SOURCE DATA.
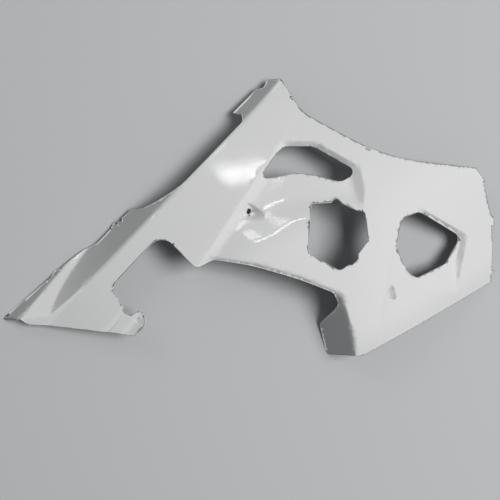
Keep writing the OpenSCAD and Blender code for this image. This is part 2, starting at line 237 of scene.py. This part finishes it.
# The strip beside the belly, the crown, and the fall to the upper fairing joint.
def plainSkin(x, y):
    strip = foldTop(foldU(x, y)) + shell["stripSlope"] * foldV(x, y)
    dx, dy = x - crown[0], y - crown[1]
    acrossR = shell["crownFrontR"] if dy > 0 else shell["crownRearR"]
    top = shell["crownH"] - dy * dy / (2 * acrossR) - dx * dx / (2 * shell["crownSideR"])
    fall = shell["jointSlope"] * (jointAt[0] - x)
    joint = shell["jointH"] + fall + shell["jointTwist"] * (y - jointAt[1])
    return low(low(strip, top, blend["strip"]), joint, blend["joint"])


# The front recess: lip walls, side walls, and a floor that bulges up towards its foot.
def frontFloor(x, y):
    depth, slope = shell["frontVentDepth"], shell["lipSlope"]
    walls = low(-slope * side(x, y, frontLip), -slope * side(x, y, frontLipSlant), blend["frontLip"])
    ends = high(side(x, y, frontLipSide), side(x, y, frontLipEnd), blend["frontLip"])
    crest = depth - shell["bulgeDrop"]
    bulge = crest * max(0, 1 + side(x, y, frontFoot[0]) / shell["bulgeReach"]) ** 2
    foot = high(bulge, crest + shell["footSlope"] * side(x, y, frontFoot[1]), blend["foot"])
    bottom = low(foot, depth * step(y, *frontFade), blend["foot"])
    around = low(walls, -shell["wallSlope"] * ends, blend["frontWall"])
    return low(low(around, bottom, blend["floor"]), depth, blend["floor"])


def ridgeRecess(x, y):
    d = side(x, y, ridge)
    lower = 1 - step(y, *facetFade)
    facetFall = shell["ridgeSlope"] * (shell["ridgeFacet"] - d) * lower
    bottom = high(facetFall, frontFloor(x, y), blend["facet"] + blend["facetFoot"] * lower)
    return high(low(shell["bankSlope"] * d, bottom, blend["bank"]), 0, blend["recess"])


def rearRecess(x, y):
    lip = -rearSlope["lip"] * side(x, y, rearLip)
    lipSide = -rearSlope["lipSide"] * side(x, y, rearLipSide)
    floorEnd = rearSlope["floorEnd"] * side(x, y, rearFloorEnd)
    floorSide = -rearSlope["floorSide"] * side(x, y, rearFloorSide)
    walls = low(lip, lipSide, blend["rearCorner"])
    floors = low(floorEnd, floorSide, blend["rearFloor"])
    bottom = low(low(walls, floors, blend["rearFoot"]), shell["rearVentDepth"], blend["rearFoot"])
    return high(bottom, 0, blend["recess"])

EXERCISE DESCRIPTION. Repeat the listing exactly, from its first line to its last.

RESULT OF THIS TASK.
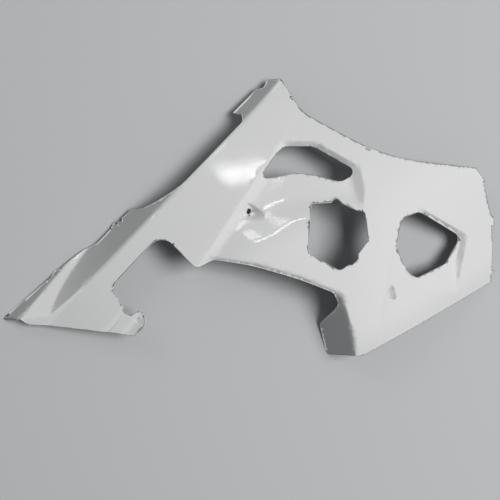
Keep writing the OpenSCAD and Blender code for this image. This is part 2, starting at line 237 of scene.py. This part finishes it.
# The strip beside the belly, the crown, and the fall to the upper fairing joint.
def plainSkin(x, y):
    strip = foldTop(foldU(x, y)) + shell["stripSlope"] * foldV(x, y)
    dx, dy = x - crown[0], y - crown[1]
    acrossR = shell["crownFrontR"] if dy > 0 else shell["crownRearR"]
    top = shell["crownH"] - dy * dy / (2 * acrossR) - dx * dx / (2 * shell["crownSideR"])
    fall = shell["jointSlope"] * (jointAt[0] - x)
    joint = shell["jointH"] + fall + shell["jointTwist"] * (y - jointAt[1])
    return low(low(strip, top, blend["strip"]), joint, blend["joint"])


# The front recess: lip walls, side walls, and a floor that bulges up towards its foot.
def frontFloor(x, y):
    depth, slope = shell["frontVentDepth"], shell["lipSlope"]
    walls = low(-slope * side(x, y, frontLip), -slope * side(x, y, frontLipSlant), blend["frontLip"])
    ends = high(side(x, y, frontLipSide), side(x, y, frontLipEnd), blend["frontLip"])
    crest = depth - shell["bulgeDrop"]
    bulge = crest * max(0, 1 + side(x, y, frontFoot[0]) / shell["bulgeReach"]) ** 2
    foot = high(bulge, crest + shell["footSlope"] * side(x, y, frontFoot[1]), blend["foot"])
    bottom = low(foot, depth * step(y, *frontFade), blend["foot"])
    around = low(walls, -shell["wallSlope"] * ends, blend["frontWall"])
    return low(low(around, bottom, blend["floor"]), depth, blend["floor"])


def ridgeRecess(x, y):
    d = side(x, y, ridge)
    lower = 1 - step(y, *facetFade)
    facetFall = shell["ridgeSlope"] * (shell["ridgeFacet"] - d) * lower
    bottom = high(facetFall, frontFloor(x, y), blend["facet"] + blend["facetFoot"] * lower)
    return high(low(shell["bankSlope"] * d, bottom, blend["bank"]), 0, blend["recess"])


def rearRecess(x, y):
    lip = -rearSlope["lip"] * side(x, y, rearLip)
    lipSide = -rearSlope["lipSide"] * side(x, y, rearLipSide)
    floorEnd = rearSlope["floorEnd"] * side(x, y, rearFloorEnd)
    floorSide = -rearSlope["floorSide"] * side(x, y, rearFloorSide)
    walls = low(lip, lipSide, blend["rearCorner"])
    floors = low(floorEnd, floorSide, blend["rearFloor"])
    bottom = low(low(walls, floors, blend["rearFoot"]), shell["rearVentDepth"], blend["rearFoot"])
    return high(bottom, 0, blend["recess"])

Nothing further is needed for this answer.